◆ **INFORMATION SHOWN**:

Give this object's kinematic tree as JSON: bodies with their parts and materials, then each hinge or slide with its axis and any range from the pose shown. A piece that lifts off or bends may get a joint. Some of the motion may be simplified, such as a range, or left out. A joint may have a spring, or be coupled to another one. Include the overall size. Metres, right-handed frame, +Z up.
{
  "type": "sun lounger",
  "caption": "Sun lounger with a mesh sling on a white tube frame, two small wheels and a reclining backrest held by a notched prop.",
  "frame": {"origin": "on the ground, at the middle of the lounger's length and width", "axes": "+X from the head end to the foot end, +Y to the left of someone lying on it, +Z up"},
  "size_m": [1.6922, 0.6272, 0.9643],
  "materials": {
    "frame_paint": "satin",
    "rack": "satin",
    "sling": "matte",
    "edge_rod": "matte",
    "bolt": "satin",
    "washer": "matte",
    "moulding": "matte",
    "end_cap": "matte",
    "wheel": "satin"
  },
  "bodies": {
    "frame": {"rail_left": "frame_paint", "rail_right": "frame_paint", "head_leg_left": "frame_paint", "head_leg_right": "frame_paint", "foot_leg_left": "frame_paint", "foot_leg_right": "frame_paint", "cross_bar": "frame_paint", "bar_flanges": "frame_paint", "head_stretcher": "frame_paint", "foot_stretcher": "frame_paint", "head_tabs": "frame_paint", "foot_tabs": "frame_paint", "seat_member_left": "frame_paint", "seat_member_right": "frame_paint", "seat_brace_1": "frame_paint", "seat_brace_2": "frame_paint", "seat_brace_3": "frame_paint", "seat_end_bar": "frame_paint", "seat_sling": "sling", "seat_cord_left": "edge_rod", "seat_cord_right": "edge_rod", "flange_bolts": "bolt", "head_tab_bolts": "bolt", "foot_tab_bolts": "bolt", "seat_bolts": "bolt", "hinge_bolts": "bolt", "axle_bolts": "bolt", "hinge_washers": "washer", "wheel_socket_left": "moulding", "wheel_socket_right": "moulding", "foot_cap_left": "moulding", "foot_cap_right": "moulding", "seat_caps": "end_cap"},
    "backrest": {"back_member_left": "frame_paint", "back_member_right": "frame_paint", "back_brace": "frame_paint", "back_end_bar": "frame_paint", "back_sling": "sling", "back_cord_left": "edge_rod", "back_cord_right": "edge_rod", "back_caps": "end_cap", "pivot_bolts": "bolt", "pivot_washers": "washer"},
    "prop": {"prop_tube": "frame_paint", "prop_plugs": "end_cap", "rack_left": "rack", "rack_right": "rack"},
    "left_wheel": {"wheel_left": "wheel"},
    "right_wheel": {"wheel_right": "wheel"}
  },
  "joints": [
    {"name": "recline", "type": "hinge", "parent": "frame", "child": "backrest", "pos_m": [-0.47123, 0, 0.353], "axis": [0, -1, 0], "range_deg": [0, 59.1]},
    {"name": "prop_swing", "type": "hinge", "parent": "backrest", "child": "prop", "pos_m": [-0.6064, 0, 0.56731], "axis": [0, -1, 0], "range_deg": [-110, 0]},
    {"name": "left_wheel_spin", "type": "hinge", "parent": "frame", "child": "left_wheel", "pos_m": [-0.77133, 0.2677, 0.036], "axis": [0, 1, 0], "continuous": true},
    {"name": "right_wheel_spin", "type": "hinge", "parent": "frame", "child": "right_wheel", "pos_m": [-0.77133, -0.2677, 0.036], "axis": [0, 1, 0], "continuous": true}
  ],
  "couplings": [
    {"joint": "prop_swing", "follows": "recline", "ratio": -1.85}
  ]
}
---
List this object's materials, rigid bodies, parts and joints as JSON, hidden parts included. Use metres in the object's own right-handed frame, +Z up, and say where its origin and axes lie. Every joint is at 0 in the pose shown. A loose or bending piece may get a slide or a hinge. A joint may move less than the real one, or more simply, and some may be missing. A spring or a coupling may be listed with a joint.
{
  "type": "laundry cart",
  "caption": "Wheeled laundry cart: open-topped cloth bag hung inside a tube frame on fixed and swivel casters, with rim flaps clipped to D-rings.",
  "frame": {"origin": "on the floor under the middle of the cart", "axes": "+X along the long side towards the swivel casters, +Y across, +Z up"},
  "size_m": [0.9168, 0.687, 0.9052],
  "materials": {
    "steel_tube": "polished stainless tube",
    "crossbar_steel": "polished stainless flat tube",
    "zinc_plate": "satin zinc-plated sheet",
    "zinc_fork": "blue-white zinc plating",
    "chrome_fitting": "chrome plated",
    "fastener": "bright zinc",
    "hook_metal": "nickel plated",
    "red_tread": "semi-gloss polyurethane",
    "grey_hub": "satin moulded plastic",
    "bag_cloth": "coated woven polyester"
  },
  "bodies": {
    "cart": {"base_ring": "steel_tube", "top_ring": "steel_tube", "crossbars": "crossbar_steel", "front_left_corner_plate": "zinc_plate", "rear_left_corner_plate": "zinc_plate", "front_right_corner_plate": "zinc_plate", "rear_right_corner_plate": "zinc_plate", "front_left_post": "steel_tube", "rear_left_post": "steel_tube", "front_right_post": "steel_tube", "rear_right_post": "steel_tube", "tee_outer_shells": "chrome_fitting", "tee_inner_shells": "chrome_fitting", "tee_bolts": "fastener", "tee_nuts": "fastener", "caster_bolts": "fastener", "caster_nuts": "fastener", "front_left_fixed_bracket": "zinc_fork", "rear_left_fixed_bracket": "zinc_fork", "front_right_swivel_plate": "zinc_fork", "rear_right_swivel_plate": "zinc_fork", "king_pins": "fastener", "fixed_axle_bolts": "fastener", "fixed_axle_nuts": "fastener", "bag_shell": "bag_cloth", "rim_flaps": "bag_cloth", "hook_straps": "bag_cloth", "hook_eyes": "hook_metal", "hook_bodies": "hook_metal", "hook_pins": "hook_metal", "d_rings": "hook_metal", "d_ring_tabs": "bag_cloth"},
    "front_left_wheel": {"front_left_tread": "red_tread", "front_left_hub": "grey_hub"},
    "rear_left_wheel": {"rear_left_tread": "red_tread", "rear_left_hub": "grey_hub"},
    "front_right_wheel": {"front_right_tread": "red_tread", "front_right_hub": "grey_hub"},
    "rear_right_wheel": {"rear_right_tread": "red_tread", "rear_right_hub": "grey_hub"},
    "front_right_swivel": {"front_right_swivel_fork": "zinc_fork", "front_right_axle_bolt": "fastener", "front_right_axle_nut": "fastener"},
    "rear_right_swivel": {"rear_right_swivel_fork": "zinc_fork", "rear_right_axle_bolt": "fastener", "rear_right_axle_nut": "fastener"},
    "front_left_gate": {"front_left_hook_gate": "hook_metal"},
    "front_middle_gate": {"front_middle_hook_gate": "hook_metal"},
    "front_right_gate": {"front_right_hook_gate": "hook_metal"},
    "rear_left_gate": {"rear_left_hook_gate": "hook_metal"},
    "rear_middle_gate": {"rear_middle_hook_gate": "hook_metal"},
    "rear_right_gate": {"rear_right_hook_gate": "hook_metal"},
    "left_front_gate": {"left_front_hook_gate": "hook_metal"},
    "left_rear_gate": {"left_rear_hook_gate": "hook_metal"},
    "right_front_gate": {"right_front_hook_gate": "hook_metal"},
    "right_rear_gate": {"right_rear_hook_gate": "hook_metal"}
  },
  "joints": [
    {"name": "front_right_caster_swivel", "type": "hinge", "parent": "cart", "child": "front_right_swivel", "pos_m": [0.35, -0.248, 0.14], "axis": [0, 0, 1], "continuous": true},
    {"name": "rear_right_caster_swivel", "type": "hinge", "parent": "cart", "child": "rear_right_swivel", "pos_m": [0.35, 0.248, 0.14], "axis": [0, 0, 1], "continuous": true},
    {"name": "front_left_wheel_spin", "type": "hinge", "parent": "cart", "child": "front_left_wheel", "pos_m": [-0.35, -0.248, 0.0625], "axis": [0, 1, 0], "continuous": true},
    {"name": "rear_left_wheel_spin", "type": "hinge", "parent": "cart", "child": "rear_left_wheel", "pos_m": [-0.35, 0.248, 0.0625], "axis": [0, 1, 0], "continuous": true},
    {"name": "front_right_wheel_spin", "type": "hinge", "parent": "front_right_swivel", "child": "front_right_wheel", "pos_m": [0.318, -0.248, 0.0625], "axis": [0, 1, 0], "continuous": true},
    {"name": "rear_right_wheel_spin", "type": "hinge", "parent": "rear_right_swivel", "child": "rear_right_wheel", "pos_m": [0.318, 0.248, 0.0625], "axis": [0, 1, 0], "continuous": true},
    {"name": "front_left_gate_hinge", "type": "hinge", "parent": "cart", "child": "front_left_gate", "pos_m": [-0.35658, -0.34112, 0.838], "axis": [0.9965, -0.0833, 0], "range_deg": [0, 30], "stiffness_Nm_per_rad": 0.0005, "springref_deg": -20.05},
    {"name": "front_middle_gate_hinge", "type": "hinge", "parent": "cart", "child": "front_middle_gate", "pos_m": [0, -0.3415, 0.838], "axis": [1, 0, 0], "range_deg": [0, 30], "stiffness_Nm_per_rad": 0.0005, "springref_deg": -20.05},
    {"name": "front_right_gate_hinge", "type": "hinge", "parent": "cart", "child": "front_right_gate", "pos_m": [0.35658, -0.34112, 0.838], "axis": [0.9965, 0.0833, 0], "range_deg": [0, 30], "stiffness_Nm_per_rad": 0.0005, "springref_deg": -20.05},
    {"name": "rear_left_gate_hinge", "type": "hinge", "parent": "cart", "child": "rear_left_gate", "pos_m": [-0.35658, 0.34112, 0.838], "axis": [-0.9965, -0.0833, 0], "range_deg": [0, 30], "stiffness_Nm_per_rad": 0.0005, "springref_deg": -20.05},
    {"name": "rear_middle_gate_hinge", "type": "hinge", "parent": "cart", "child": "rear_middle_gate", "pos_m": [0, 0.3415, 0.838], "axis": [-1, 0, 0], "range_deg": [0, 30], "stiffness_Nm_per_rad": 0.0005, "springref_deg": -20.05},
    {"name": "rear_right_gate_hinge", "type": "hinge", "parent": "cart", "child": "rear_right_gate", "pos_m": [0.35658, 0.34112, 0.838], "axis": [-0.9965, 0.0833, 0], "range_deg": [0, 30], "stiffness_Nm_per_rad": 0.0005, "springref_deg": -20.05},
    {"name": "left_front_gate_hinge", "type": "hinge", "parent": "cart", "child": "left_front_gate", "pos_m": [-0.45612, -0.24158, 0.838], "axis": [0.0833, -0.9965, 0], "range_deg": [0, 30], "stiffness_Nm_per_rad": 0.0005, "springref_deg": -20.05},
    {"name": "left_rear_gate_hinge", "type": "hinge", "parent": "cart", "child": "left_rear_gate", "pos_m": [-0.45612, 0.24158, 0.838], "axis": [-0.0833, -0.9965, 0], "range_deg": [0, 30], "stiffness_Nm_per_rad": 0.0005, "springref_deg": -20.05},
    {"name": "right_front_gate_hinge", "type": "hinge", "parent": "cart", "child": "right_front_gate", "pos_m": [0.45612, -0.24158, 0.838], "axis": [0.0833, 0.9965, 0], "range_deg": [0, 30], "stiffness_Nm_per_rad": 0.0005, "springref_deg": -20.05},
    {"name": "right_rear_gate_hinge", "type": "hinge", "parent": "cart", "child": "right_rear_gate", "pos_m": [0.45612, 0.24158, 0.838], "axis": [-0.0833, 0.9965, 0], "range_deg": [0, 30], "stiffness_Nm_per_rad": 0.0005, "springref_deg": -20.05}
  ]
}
--
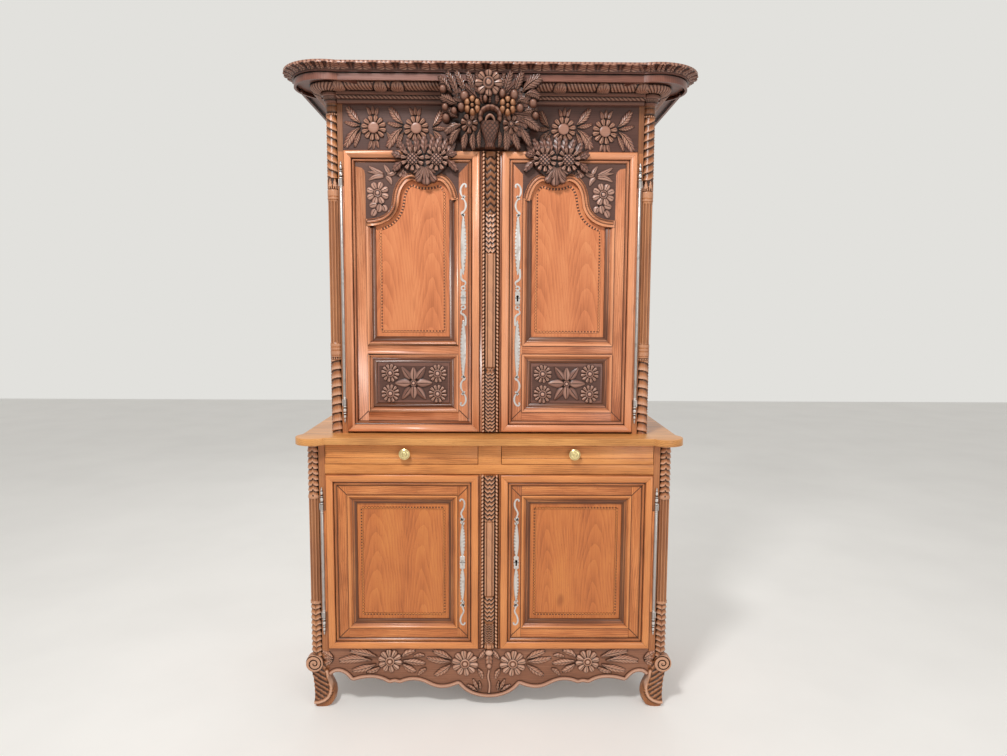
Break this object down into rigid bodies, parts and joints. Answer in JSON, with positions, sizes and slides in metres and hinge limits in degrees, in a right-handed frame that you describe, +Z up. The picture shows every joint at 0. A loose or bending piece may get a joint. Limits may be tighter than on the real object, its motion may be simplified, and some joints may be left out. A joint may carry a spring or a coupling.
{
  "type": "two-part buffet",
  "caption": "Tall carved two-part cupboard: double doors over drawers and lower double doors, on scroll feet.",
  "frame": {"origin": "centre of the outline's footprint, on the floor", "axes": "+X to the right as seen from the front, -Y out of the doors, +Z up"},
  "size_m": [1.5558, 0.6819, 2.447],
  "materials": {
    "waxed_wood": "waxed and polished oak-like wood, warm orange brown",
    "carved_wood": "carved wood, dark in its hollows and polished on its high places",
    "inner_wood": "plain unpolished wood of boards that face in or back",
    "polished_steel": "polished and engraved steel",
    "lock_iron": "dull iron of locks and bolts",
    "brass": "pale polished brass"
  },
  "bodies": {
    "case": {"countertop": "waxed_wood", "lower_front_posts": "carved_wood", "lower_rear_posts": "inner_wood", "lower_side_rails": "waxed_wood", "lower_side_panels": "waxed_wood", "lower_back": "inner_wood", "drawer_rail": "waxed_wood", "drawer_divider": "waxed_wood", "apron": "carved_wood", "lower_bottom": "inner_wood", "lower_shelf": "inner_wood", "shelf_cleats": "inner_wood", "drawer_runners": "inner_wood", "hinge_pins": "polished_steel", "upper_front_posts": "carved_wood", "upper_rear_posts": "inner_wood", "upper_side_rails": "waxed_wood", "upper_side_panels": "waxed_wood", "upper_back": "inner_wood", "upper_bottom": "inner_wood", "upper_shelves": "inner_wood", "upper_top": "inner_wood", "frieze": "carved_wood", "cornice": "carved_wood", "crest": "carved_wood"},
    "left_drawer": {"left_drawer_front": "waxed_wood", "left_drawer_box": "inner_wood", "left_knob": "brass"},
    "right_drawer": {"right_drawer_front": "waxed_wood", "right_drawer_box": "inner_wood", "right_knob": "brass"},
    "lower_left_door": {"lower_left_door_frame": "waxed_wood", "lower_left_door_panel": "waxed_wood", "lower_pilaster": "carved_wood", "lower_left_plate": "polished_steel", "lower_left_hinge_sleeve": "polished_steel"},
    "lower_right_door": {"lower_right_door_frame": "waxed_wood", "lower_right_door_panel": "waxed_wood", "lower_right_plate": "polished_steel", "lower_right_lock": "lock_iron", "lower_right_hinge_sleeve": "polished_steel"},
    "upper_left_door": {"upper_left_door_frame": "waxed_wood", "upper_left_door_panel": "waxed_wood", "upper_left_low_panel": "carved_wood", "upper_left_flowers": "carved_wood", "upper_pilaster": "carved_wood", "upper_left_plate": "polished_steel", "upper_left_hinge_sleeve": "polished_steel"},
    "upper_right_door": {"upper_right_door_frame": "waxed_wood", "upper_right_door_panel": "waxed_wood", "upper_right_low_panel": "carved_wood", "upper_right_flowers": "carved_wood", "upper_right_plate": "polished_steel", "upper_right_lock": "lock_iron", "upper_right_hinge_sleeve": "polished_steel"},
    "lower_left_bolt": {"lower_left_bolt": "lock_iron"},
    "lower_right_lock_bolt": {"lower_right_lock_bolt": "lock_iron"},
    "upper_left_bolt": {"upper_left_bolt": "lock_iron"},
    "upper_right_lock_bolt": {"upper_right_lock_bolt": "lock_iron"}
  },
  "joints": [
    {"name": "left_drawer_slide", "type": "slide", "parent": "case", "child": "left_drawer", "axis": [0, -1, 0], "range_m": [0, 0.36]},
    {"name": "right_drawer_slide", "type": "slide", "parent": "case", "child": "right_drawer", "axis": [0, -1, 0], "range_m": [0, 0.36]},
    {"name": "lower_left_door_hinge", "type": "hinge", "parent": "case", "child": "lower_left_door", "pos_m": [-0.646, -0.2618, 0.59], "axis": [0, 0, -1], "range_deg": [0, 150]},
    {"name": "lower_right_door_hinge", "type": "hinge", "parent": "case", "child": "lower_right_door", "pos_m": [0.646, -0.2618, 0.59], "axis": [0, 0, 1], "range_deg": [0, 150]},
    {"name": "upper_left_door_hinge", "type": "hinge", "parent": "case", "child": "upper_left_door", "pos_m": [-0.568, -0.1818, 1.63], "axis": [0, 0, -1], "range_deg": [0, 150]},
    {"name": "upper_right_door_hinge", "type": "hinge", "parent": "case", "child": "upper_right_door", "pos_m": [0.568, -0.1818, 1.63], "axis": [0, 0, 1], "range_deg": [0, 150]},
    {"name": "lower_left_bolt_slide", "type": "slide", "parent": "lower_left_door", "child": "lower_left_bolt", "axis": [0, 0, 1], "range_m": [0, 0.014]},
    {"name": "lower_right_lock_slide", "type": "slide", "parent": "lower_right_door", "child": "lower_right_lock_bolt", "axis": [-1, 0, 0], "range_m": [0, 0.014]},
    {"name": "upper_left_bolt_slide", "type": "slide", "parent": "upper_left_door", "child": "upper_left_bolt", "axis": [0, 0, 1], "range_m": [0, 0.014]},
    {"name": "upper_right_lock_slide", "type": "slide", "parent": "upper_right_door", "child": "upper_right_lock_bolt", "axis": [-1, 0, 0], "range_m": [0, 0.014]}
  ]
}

◆ **PROMPT**:
Locate each line containing the string "loose" and show it.

◆ **THE ANSWER**:
List this object's materials, rigid bodies, parts and joints as JSON, hidden parts included. Use metres in the object's own right-handed frame, +Z up, and say where its origin and axes lie. Every joint is at 0 in the pose shown. A loose or bending piece may get a slide or a hinge. A joint may move less than the real one, or more simply, and some may be missing. A spring or a coupling may be listed with a joint.
Break this object down into rigid bodies, parts and joints. Answer in JSON, with positions, sizes and slides in metres and hinge limits in degrees, in a right-handed frame that you describe, +Z up. The picture shows every joint at 0. A loose or bending piece may get a joint. Limits may be tighter than on the real object, its motion may be simplified, and some joints may be left out. A joint may carry a spring or a coupling.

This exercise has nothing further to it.